The exhibition 'Ein Gefühl von Sommer', situated in the 'Oberlichtsaal', presented a representative overview of Dutch painting from the late nineteenth and early twentieth century. On show were approximately 120 works, a selection from the Singer Collection in Laren: painters from the Barbizon School, The Hague School, Amsterdam Impressionism and at the time current movements such as Pointillism and Cubism. Works on display included those by George Hendrik Breitner, Isaac Israëls, Jacob Maris, Bart van der Leck and Jan Sluijters. Attention was also given to the American collector's couple Anna Singer-Brugh and William Henry Singer


The exhibition 'Ein Gefühl von Sommer' was part of a large-scale cooperation and exchange of collections. A selection of the Museum Ostwall's expressionist collection was at the same time presented in Laren. Curators were Regina Selter (Museum Ostwall) and Anne van Lienden (Museum Singer).


Given the relative unfamiliarity in Germany with the Singer Museum and the former Dutch artists' village of Laren, Soda proposed to set the - often small - art works in a visual context by means of enlarged postcards and photographs from the era in question. By doing so, Soda created an evocative image of Laren and its hinterland.

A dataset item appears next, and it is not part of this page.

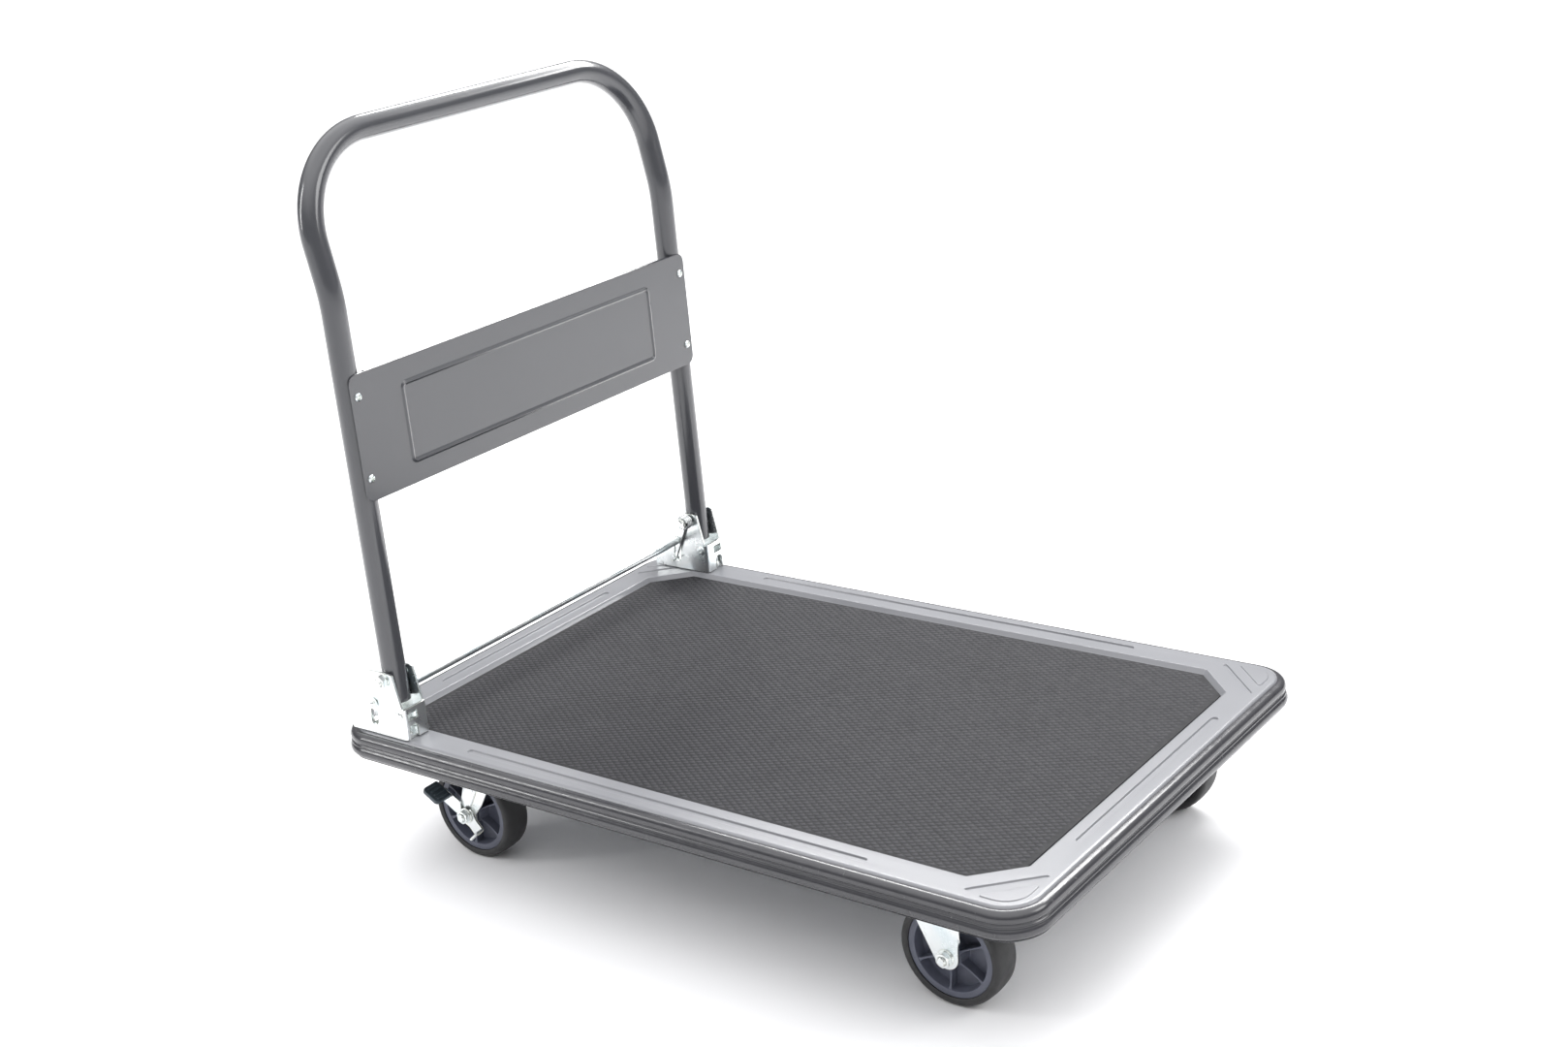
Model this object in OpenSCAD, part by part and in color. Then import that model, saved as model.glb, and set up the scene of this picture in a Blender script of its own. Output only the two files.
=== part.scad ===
/* [Deck] */
// Length of the steel tray along the cart, without the bumper
deck_l = 898; // [880:2:920]
// Width of the steel tray, without the bumper
deck_w = 586; // [560:2:600]
// Corner radius of the tray
corner_r = 37; // [30:1:45]
// Height of the tray's raised border above the floor
deck_top = 163.5; // [160:0.5:168]
// Depth of the tray's side skirt
skirt_h = 32; // [26:1:34]
// Sheet thickness of the tray
sheet = 2; // [1.5:0.5:2]
// How far the tray's middle field lies below its border
field_drop = 6.5; // [5:0.5:8]

/* [Mat] */
// Length of the deck mat
mat_l = 813; // [780:1:820]
// Width of the deck mat
mat_w = 502; // [480:1:505]
// Length cut from each mat corner
mat_cut = 41; // [20:1:50]
// Thickness of the mat
mat_t = 2; // [1.5:0.5:4]

/* [Handle] */
// Outside diameter of the handle tube
tube_d = 28; // [25:1:29]
// Wall thickness of the handle tube
tube_wall = 1.6; // [1.2:0.1:2.5]
// Height of the top bar's centre above the floor
bar_z = 830; // [760:5:880]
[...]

At the time, Laren, surrounded by beautiful moorland, attracted many artists, particularly from Amsterdam. They portrayed the village, its nature and the local residents and through their presence they brought atmosphere and momentum. With their arrival, also a tram connection was constructed and villa's were built. All these subjects are reflected in the art works from that period. Deriving from some of these works, Soda selected the colour palette for the walls, which consisted mainly of blues and greens.